── DATA SECTION
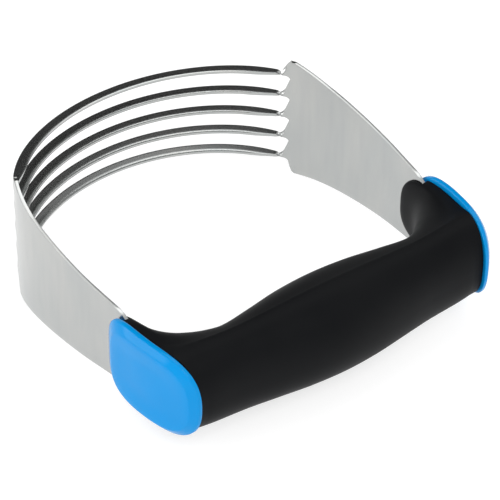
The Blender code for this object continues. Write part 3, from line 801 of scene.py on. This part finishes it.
def make_world():
    """White surroundings with dark and bright patches behind the object."""
    surroundings = bpy.data.worlds.new("studio")
    bpy.context.scene.world = surroundings
    surroundings.use_nodes = True
    nodes, links = surroundings.node_tree.nodes, surroundings.node_tree.links
    background = nodes["Background"]
    background.inputs["Color"].default_value = (1.0, 1.0, 1.0, 1.0)
    direction = nodes.new("ShaderNodeTexCoord").outputs["Generated"]

    def patch(aim, outer, inner, value):
        """Factor that goes from 0 outside the outer angle to the value inside the inner one."""
        towards = nodes.new("ShaderNodeVectorMath")
        towards.operation = "DOT_PRODUCT"
        links.new(direction, towards.inputs[0])
        towards.inputs[1].default_value = Vector(aim).normalized()
        spread = nodes.new("ShaderNodeMapRange")
        spread.interpolation_type = "SMOOTHSTEP"
        links.new(towards.outputs["Value"], spread.inputs["Value"])
        spread.inputs["From Min"].default_value = math.cos(math.radians(outer))
        spread.inputs["From Max"].default_value = math.cos(math.radians(inner))
        spread.inputs["To Max"].default_value = value
        return spread.outputs["Result"]

    def combine(operation, first, second):
        node = nodes.new("ShaderNodeMath")
        node.operation = operation
        for socket, value in zip(node.inputs, (first, second)):
            if isinstance(value, bpy.types.NodeSocket):
                links.new(value, socket)
            else:
                socket.default_value = value
        return node.outputs[0]

    shades = [patch(*dark, WORLD_LIGHT - DARK_LIGHT) for dark in DARK_PATCHES]
    panels = [patch(*bright) for bright in BRIGHT_PATCHES]
    dimmed = combine("SUBTRACT", WORLD_LIGHT, combine("MAXIMUM", *shades))
    strength = combine("ADD", dimmed, combine("ADD", *panels))
    links.new(strength, background.inputs["Strength"])


def make_floor():
    mesh = bmesh.new()
    bmesh.ops.create_grid(mesh, x_segments=1, y_segments=1, size=FLOOR_HALF)
    data = bpy.data.meshes.new("floor")
    mesh.to_mesh(data)
    mesh.free()
    look = Look("pale_floor")
    tone = look.noise(look.coordinates("Object", (1.0, 1.0, 1.0)), 3.0, 2.0, 0.5)
    dark, light = (0.46, 0.46, 0.46), (0.48, 0.48, 0.48)
    look.link(look.mix(look.spread(tone, 0.0, 1.0), dark, light), "Base Color")
    look.set(Roughness=0.9, Specular_IOR_Level=0.1, Emission_Color=(1.0, 1.0, 1.0, 1.0))
    look.set(Emission_Strength=FLOOR_GLOW)
    data.materials.append(look.material)
    floor = bpy.data.objects.new("floor", data)
    bpy.context.scene.collection.objects.link(floor)


def make_light():
    """One large soft light in front of the object, high up, aimed at the scene's origin."""
    light = bpy.data.lights.new("overhead", "AREA")
    light.shape = "DISK"
    light.size = LIGHT_SIZE
    light.energy = LIGHT_POWER
    item = bpy.data.objects.new("overhead", light)
    turn = (-Vector(LIGHT_PLACE)).to_track_quat("-Z", "Y").to_matrix().to_4x4()
    item.matrix_world = Matrix.Translation(LIGHT_PLACE) @ turn
    bpy.context.scene.collection.objects.link(item)


def main():
    steel, rubber, blue = steel_look(), rubber_look(), blue_look()
    make_stamping(steel)
    make_grip(rubber)
    for side in (-1, 1):
        make_cap(side, blue)
    frame["nodes"]["handle_core"].data.materials.clear()
    frame["nodes"]["handle_core"].data.materials.append(core_look())
    zinc = zinc_look()
    for name, node in frame["nodes"].items():
        if name.startswith("arm_screw"):
            node.data.materials.clear()
            node.data.materials.append(zinc)
    make_floor()
    make_world()
    make_light()
    make_camera()
    bpy.context.scene.view_settings.view_transform = "Standard"


main()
────
• WHAT TO DO:
Quote the material exactly, leaving nothing out.

• ANSWER IN FULL:
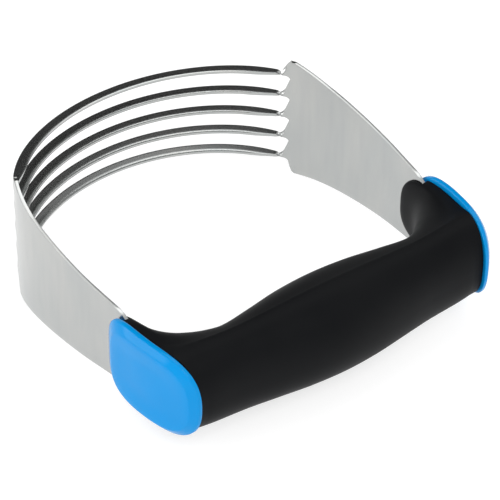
The Blender code for this object continues. Write part 3, from line 801 of scene.py on. This part finishes it.
def make_world():
    """White surroundings with dark and bright patches behind the object."""
    surroundings = bpy.data.worlds.new("studio")
    bpy.context.scene.world = surroundings
    surroundings.use_nodes = True
    nodes, links = surroundings.node_tree.nodes, surroundings.node_tree.links
    background = nodes["Background"]
    background.inputs["Color"].default_value = (1.0, 1.0, 1.0, 1.0)
    direction = nodes.new("ShaderNodeTexCoord").outputs["Generated"]

    def patch(aim, outer, inner, value):
        """Factor that goes from 0 outside the outer angle to the value inside the inner one."""
        towards = nodes.new("ShaderNodeVectorMath")
        towards.operation = "DOT_PRODUCT"
        links.new(direction, towards.inputs[0])
        towards.inputs[1].default_value = Vector(aim).normalized()
        spread = nodes.new("ShaderNodeMapRange")
        spread.interpolation_type = "SMOOTHSTEP"
        links.new(towards.outputs["Value"], spread.inputs["Value"])
        spread.inputs["From Min"].default_value = math.cos(math.radians(outer))
        spread.inputs["From Max"].default_value = math.cos(math.radians(inner))
        spread.inputs["To Max"].default_value = value
        return spread.outputs["Result"]

    def combine(operation, first, second):
        node = nodes.new("ShaderNodeMath")
        node.operation = operation
        for socket, value in zip(node.inputs, (first, second)):
            if isinstance(value, bpy.types.NodeSocket):
                links.new(value, socket)
            else:
                socket.default_value = value
        return node.outputs[0]

    shades = [patch(*dark, WORLD_LIGHT - DARK_LIGHT) for dark in DARK_PATCHES]
    panels = [patch(*bright) for bright in BRIGHT_PATCHES]
    dimmed = combine("SUBTRACT", WORLD_LIGHT, combine("MAXIMUM", *shades))
    strength = combine("ADD", dimmed, combine("ADD", *panels))
    links.new(strength, background.inputs["Strength"])


def make_floor():
    mesh = bmesh.new()
    bmesh.ops.create_grid(mesh, x_segments=1, y_segments=1, size=FLOOR_HALF)
    data = bpy.data.meshes.new("floor")
    mesh.to_mesh(data)
    mesh.free()
    look = Look("pale_floor")
    tone = look.noise(look.coordinates("Object", (1.0, 1.0, 1.0)), 3.0, 2.0, 0.5)
    dark, light = (0.46, 0.46, 0.46), (0.48, 0.48, 0.48)
    look.link(look.mix(look.spread(tone, 0.0, 1.0), dark, light), "Base Color")
    look.set(Roughness=0.9, Specular_IOR_Level=0.1, Emission_Color=(1.0, 1.0, 1.0, 1.0))
    look.set(Emission_Strength=FLOOR_GLOW)
    data.materials.append(look.material)
    floor = bpy.data.objects.new("floor", data)
    bpy.context.scene.collection.objects.link(floor)


def make_light():
    """One large soft light in front of the object, high up, aimed at the scene's origin."""
    light = bpy.data.lights.new("overhead", "AREA")
    light.shape = "DISK"
    light.size = LIGHT_SIZE
    light.energy = LIGHT_POWER
    item = bpy.data.objects.new("overhead", light)
    turn = (-Vector(LIGHT_PLACE)).to_track_quat("-Z", "Y").to_matrix().to_4x4()
    item.matrix_world = Matrix.Translation(LIGHT_PLACE) @ turn
    bpy.context.scene.collection.objects.link(item)


def main():
    steel, rubber, blue = steel_look(), rubber_look(), blue_look()
    make_stamping(steel)
    make_grip(rubber)
    for side in (-1, 1):
        make_cap(side, blue)
    frame["nodes"]["handle_core"].data.materials.clear()
    frame["nodes"]["handle_core"].data.materials.append(core_look())
    zinc = zinc_look()
    for name, node in frame["nodes"].items():
        if name.startswith("arm_screw"):
            node.data.materials.clear()
            node.data.materials.append(zinc)
    make_floor()
    make_world()
    make_light()
    make_camera()
    bpy.context.scene.view_settings.view_transform = "Standard"


main()